Каким же был этот человек, положивший конец гражданским войнам, 44 года единолично правивший Римом и признанный соотечественни­ками счастливейшим из принцепсов? «С виду он был красив, — пи­шет Светоний (Август, 79—84), — и в любом возрасте сохранял при­влекательность, хотя и не старался прихорашиваться. О своих воло­сах он так мало заботился, что давал причесывать себя сразу несколь­ким цирюльникам, а когда стриг или брил бороду, то одновременно что-нибудь читал или даже писал. Лицо его было спокойным и ясным, говорил он или молчал: один из галльских вождей даже признавался среди своих, что именно это поколебало его и остановило, когда он собирался при переходе через Альпы, приблизившись под предлогом разговора, столкнуть Августа в пропасть. Глаза у него были светлые и блестящие; он любил, чтобы в них чудилась некая божественная сила, и бывал доволен, когда под его пристальным взглядом собеседник опускал глаза, словно от сияния солнца. Впрочем, к старости он стал хуже видеть левым глазом. Зубы у него были редкие, мелкие, неров­ные, волосы — рыжеватые и чуть вьющиеся, брови — сросшиеся, уши — небольшие, нос — с горбинкой и заостренный, цвет кожи — между смуглым и белым. Росту он был невысокого... но это скрыва­лось соразмерным и стройным сложением и было заметно лишь ря­дом с более рослыми людьми...

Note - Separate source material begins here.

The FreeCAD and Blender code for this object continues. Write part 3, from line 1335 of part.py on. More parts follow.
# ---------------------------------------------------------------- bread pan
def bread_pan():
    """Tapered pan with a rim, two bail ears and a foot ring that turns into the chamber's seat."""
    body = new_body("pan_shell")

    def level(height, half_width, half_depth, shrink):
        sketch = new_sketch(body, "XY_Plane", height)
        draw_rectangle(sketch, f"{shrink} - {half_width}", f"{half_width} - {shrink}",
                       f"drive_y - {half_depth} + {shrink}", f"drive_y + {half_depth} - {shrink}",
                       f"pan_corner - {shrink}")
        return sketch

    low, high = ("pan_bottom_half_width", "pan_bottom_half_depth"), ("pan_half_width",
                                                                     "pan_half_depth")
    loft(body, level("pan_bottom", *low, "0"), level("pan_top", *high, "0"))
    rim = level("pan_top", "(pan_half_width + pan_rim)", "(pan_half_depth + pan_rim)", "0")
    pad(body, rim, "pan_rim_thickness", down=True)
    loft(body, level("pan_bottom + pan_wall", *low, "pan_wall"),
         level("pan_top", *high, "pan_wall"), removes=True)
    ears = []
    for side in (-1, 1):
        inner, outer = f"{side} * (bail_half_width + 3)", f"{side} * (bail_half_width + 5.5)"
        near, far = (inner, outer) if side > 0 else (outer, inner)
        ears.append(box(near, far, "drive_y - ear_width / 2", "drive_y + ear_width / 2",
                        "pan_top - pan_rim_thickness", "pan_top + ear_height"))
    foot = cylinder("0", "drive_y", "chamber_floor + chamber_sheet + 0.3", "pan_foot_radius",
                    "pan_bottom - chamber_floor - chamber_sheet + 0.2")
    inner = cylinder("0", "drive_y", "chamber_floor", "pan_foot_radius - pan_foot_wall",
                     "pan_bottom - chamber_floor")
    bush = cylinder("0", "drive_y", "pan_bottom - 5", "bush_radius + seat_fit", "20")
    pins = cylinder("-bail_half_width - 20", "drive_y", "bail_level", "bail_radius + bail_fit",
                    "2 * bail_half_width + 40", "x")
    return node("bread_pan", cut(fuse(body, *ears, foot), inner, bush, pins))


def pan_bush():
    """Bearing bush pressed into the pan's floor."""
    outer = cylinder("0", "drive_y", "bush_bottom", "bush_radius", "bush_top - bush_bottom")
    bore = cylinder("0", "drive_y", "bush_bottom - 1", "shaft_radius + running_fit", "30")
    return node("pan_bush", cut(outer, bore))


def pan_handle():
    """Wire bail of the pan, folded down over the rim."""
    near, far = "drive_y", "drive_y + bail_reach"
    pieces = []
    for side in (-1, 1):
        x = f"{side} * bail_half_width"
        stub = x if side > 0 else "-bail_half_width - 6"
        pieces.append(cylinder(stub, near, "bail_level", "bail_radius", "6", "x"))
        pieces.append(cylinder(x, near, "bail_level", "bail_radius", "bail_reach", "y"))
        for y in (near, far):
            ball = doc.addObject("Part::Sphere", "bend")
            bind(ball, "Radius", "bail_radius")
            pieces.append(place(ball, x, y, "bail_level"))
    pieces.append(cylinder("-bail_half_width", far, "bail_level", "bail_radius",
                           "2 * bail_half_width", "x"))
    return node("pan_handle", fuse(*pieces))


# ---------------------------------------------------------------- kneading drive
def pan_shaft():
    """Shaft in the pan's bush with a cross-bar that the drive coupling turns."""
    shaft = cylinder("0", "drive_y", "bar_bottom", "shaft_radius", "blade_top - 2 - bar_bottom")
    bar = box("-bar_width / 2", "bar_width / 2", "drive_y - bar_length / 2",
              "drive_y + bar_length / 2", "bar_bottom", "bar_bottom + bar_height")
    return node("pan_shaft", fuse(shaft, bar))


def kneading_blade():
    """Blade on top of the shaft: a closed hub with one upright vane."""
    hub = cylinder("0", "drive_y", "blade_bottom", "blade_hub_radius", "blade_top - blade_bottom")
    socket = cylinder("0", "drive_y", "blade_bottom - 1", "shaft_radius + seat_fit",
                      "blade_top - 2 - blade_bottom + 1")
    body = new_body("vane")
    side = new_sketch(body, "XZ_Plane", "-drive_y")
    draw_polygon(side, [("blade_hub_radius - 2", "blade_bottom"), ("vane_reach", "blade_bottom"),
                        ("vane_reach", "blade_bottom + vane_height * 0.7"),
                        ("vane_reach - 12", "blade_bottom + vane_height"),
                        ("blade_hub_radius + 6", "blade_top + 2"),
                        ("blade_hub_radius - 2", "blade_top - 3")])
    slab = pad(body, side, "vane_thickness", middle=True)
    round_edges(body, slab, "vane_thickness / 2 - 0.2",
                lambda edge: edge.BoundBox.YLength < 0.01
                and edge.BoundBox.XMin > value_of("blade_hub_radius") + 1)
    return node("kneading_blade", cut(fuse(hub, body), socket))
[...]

При расстроенном здоровье он с трудом переносил и холод и жару. Зимой он надевал не только четыре туники и толстую тогу, но и сорочку, и шерстяной нагрудник, и обмотки на бедра и голени. Ле­том он спал при открытых дверях, а иногда даже в перистиле, перед фонтаном, обмахиваемый рабом. Солнце не терпел он и в зимнее время и даже дома не выходил на воздух с непокрытой головой. Пу­тешествовал он в носилках, ночами, понемногу и медленно, так что до Пренесте или Тибура добирался только за два дня; а если до мес­та можно было доехать морем, он предпочитал плыть на корабле. Свое слабое здоровье он поддерживал заботливым уходом. Прежде всего, он редко купался: вместо этого он обычно растирался маслом или потел перед открытым огнем, а потом окатывался комнатной или согретой на солнце водой... Упражнения в верховой езде и с оружием на Марсовом поле он прекратил тотчас после гражданских войн. Не­которое время после этого он еще упражнялся с мячом, набитым или надутым, а потом ограничился верховыми и пешими прогулками; в конце каждого круга он переходил с шага на бег вприпрыжку, завер­нувшись в одеяло или простыню. Для умственного отдыха он иногда удил рыбу удочкой, а иногда играл в кости, камешки и орехи с маль­чиками-рабами...

Красноречием и благородными науками он с юных лет занимался с охотой и великим усердием. В Мутинской войне среди всех своих за­бот он, говорят, каждый день находил время и читать, и писать, и де­кламировать. Действительно, он и впоследствии никогда не говорил ни перед сенатом, ни перед народом, ни перед войском, не обдумав и не сочинив свою речь заранее, хотя не лишен был способности гово­рить и без подготовки. А чтобы не полагаться на память и не тратить время на заучивание, он первый стал все произносить по написанно­му. Даже частные беседы, даже разговоры со своей Ливией в важных случаях он набрасывал заранее и держался своей записи, чтобы не сказать по ошибке слишком мало или слишком много. Выговор у него был мягкий и своеобразный, он постоянно занимался с учителем про­изношения; но иногда у него болело горло, и он обращался к народу через глашатая».